The random question I want answered is this:
Was the bow and arrow invented once and distributed throughout the world? Or was it invented independently in isolated populations?
The answer to this question is not as easy to determine as I would think. You type the question into google and you get links to a bunch of people on sites like “chacha” and “yahoo answers” and “answers.com” making up explanations and arguing with eachother without siteing anything other than their own internal logic,“something I read somewhere,” or worse “everybody knows.”
The concept of the bow does not seem like an obvious one to me. The spear, yes. “The pointy end goes in the other man.” Fire hardened points and stone knapped heads seem inevitable improvements on the basic design. Varying lengths of spear also seem inevitable for various applications. A 5 foot spear for throwing balance and a 3 foot spear for infighting and a 8 foot spear for stabbing at someone over your friends shoulder. The concept of the spear thrower. Or atlatl seems an easy enough leap, the end of a stick moves faster than my hand can and a stick would extend my reach (and thus the time I’m in contact with the object throw)n, therefore it could get my spear going faster. I could’ve invented the atlat, however it might’ve gotten thrown in the trash if I couldn’t develop accuracy with it in a reasonable amount of time.
If I was to design my own primitive weapon it would be the lacrosse stick with a spearhead on the butt end. I think I’ll make one on my next long-break.
The bow, on the otherhand does not seem to me to be a trivial upgrade, but rather the insight of a genius. And genius is by definition rare. And given the smaller world population back then you could easily wait generations between geniuses. Not only are you involving spring tension, you are designing the string, and the concept of fletching the arrow for stability has to be invented at the same time (not as a later improvement) or else the arrows wouldn’t hit point first and your bow would be useless.
So here we move away from my conjectures and into the results of research. The oldest evidence of archery is knapped stone arrowheads in Africa 64,000 years ago. This is not proof of archery, but solid evidence. It’s also worth note that if the bow was invented in Africa the technology was long lost to them by 1800 when the British were dealing with Shaka of the Zulu. The oldest arrow was found in Stellmar Germany about 11000 years ago. The end of the shaft is vertically knocked for the bowstring proving the existence of the bow and that we’re talking about an arrow and not an atlatl dart (which would have a round indentation). Then 8000 years ago in Holegaard Denmark the oldest actual archeological bow was found.

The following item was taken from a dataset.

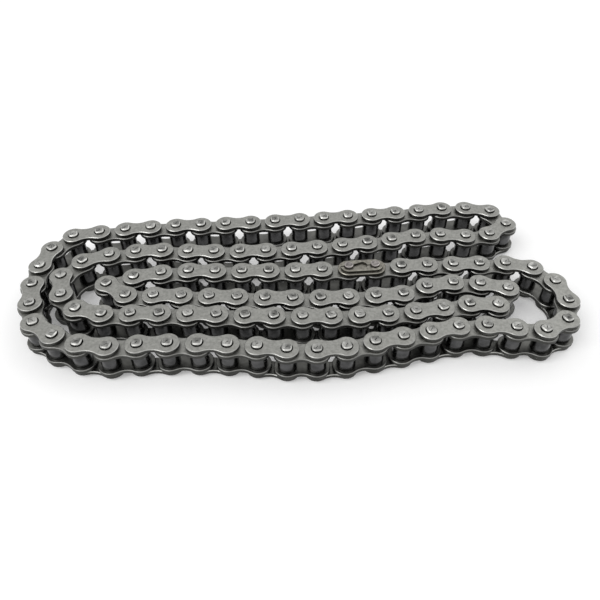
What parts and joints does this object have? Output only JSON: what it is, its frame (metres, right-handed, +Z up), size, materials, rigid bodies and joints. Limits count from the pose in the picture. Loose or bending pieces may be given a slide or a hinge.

The landbridge from Asia to N America closed about 11,000 years ago. The people in North America didn’t show evidence of the bow until 2500 years ago, so here we have something to support an independent development of archery. Unfortunately the bow migrated into the American continent from the north to the south, and since the Inuit populations travel along the islands of the bearing straights between the 2 continents with some regularity I remain suspicious that this was imported technology through cultural contamination.
The Australian aboriginals did not have the bow and arrow at all, and this is despite intermittent contact with the Malays who did have it.
After a fair bit of research I am led to believe that the bow and arrow was only invented once. There were several design modifications along the way, and all bows are not equal. I will discuss these in a future post, but for now I’ll leave it that these advances seriously improve the performance of the bow while adapting to local materials, but could be made incrementally and these adaptations of the technology were without a doubt developed numerous times independently.
So, If I went back in time and killed the inventor of the bow and arrow, how many thousands of years would this set back humanity?